The system worked relatively smoothly under Harvey's governorship, but former conflicts reemerged by 1848 when the British Parliament dissolved the assembly and reinstalled the previous bicameral system. By then, Feild had become the colony's new Anglican Bishop and Sir John LeMarchant its new governor. Feild inflamed religious tensions by opposing public funding of Methodist and Roman Catholic schools, as well as Methodists' rights to perform marriages and baptisms. Feild received the support of Governor LeMarchant and various Conservative politicians, while Liberals generally defended Roman Catholic and Methodist interests.
In the 1850s, Feild attempted to subdivide government funding of Protestant schools among the Anglican and Methodist denominations. This sparked protest from Methodist residents, who feared a redistribution of funds would favour the more populous Anglican community and leave Methodists with a poorly funded and inadequate school system. Liberal politicians courted Methodist support by successfully blocking Conservative attempts to subdivide school funding during the 1850, 1851, and 1852 legislative sessions.

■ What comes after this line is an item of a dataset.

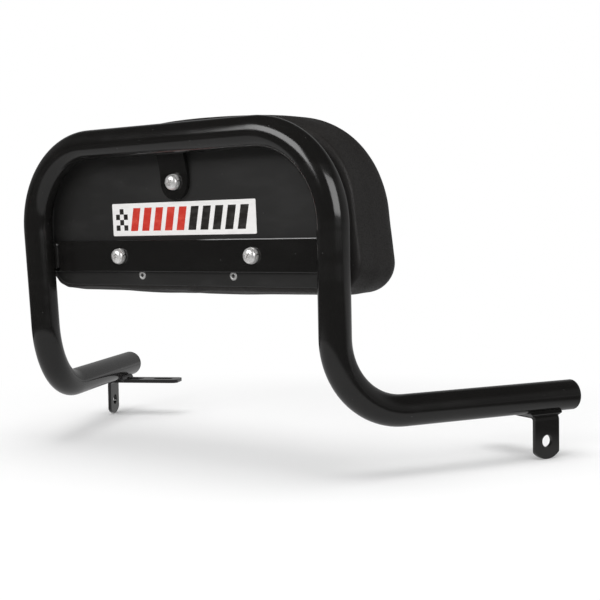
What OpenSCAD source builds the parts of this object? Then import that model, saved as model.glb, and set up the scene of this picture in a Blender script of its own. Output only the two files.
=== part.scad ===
// Scooter backrest: a bent tube hoop with two splayed mounting arms, a cross strip and a lug
// that carry a padded back on a pressed pan. X runs across the seat, +Y points forward to the
// rider, +Z is up. The origin lies level with the tips of the mounting tabs, in the middle of
// the whole in X and in Y. The modules work from the middle between the hoop's two corners,
// level with the arms, and in_place moves what they make.

/* [Tube frame] */
// Outside diameter of the tube
tube_d = 22.2; // [19:0.1:26]
// Wall of the tube
tube_wall = 1.6; // [1.2:0.1:2.5]
// Distance between the tube centres at the foot of the hoop
foot_spacing = 278; // [250:1:310]
// Distance between the tube centres at the top of the hoop
top_spacing = 287; // [260:1:320]
// Height of the top tube's centre above the arms' centres
hoop_h = 191; // [180:1:220]
// Bend radius of the two top corners, at the tube's centre
top_bend_r = 63; // [50:1:75]
// Bend radius where the hoop turns into an arm, at the tube's centre
foot_bend_r = 54; // [45:1:65]
// Angle by which the hoop leans back from upright
lean = 2.5; // [0:0.5:8]
// Angle by which each arm splays outwards, seen from above
splay = 26; // [15:1:30]
// Length of each arm, from the corner to the tube's end
arm_l = 198; // [195:1:230]

/* [End plugs] */
// Thickness of the plug's head
plug_head = 2.5; // [1.5:0.1:4]
// Length of the plug's stem inside the tube
plug_stem = 14; // [8:1:20]
// Gap between the plug's ribs and the tube's bore, on the radius
plug_gap = 0.05; // [0.02:0.01:0.2]

/* [Mounting brackets] */
// Width of the bracket's flat bar
bracket_w = 22; // [20:1:28]
// Thickness of the bracket's flat bar
bracket_t = 3; // [2:0.5:4]
// Inner radius of the bracket's bend
bracket_bend_r = 2; // [1:0.5:4]
// Distance of the bracket's middle back from the tube's end
bracket_back = 28; // [20:1:45]
// Distance of the tab's outer face outwards from the arm's centre
tab_out = 8.5; // [7:0.5:12]
// Depth of the tab's tip below the arm's centre
tab_drop = 44; // [40:1:55]
// Depth of the tab's hole below the arm's centre
tab_hole_drop = 31; // [30:0.5:34]
// Diameter of the tab's hole
tab_hole_d = 9; // [8:0.5:11]
// Radius of the rounded tip of the tab
tab_tip_r = 14.5; // [14:0.5:20]
// Reach of the slotted plate inwards from the arm's centre
plate_in = 58; // [57:1:70]
// Width of the plate's slots
slot_w = 8; // [6:0.5:9]
// Length of the plate's slots, end to end
slot_l = 18; // [14:0.5:22]
// Distance of the first slot's middle inwards from the arm's centre
slot_at = 14; // [13:0.5:16]
// Distance between the middles of the two slots
slot_pitch = 28; // [26:0.5:30]
// Radius of the plate's corners
plate_corner_r = 5; // [3:0.5:8]

/* [Strip and lug] */
// Width of the cross strip
strip_w = 24; // [20:1:30]
// Thickness of the cross strip and of the lug
strip_t = 3; // [2:0.5:4]
// Rise of the strip's middle above the cushion's lower edge
strip_up = 26.5; // [25:0.5:32]
// Length that the strip runs past each tube's centre
strip_over = 3; // [1:0.5:6]
// Edge radius of the rolled flat bar
bar_edge_r = 0.8; // [0.3:0.1:1.2]
// Width of the upper lug
lug_w = 26; // [22:1:30]
// Sideways place of the upper lug's middle
lug_x = -5.5; // [-10:0.5:10]
// Drop of the lug's screw below the top tube's centre
lug_drop = 31; // [28:0.5:34]
// Angle of the lug's upper part, back from the pan
lug_kick = 12; // [8:1:16]
// Radius of the weld beads
weld_r = 3.2; // [2.6:0.1:4]

/* [Cushion outline, pan and board] */
// Half the width of the cushion's back at its lower corners
back_half_w = 147; // [140:1:160]
// Height of the cushion's back
back_h = 122.5; // [116:0.5:130]
// Rise of the cushion's back above the top tube's centre
back_over = 11; // [8:0.5:16]
// Radius of the lower corners
low_corner_r = 31; // [24:1:36]
// Radius of the top corners
top_corner_r = 58; // [50:1:66]
// Radius of the arched top edge
crown_r = 700; // [500:10:1500]
// Angle by which the sides draw in towards the top
side_lean = 5; // [2:0.5:7]
// Sheet thickness of the pan
pan_t = 1.5; // [1:0.1:2]
// Width of the cover that shows all round the pan
pan_inset = 4; // [3:0.5:8]
// Radius of the pan's rolled edge
pan_edge_r = 1.2; // [0.8:0.1:1.4]
// Thickness of the plywood board
board_t = 6; // [5:0.5:9]

/* [Cushion] */
// Depth of the cushion from the pan's back to its side of the front edge
pad_d = 60; // [50:1:75]
// Swell of the cushion's sides beyond its back
pad_swell = 4; // [2:0.5:6]
// Radius of the cushion's back edge
back_edge_r = 5; // [3:0.5:8]
// Rounding of the cushion's front edge
pad_edge_r = 19; // [14:1:24]
// Crown of the cushion's front face
pad_crown = 5; // [2:0.5:8]
// Thickness of the cover
cover_t = 1.2; // [0.8:0.1:1.6]
// Reach of the cover that is turned in behind the board, from the cushion's outline
turn_in = 16; // [13:0.5:17]
// Gap between the soft parts
soft_gap = 0.2; // [0.1:0.1:0.4]

/* [Screws, nuts and rivets] */
// Distance between the two lower screws
screw_spacing = 129; // [110:1:150]
// Diameter of the screws
screw_d = 6; // [5:0.5:8]
// Length of the screws under the head
screw_l = 20; // [18:1:25]
// Diameter of the screws' heads
head_d = 12; // [10:0.5:14]
// Height of the screws' heads
head_h = 4.6; // [3.5:0.1:5]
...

This in turn provided Liberal candidates with the strategically important Methodist vote during the 1852 general election.
Liberals also actively promoted the establishment of responsible government during the 1850s, which most Tories opposed. The party's new leader, Philip Little, tried to portray the campaign for political reform as an inclusive and non-sectarian struggle against an out-of-touch and elitist Conservative party. Roman Catholic Bishop John Mullock, who succeeded Fleming in 1850, endorsed the campaign for responsible government and Little maintained relatively strong support from resident Methodists. As a result, the Liberals won the 1852 election and were ultimately successful in establishing responsible government in Newfoundland in 1855.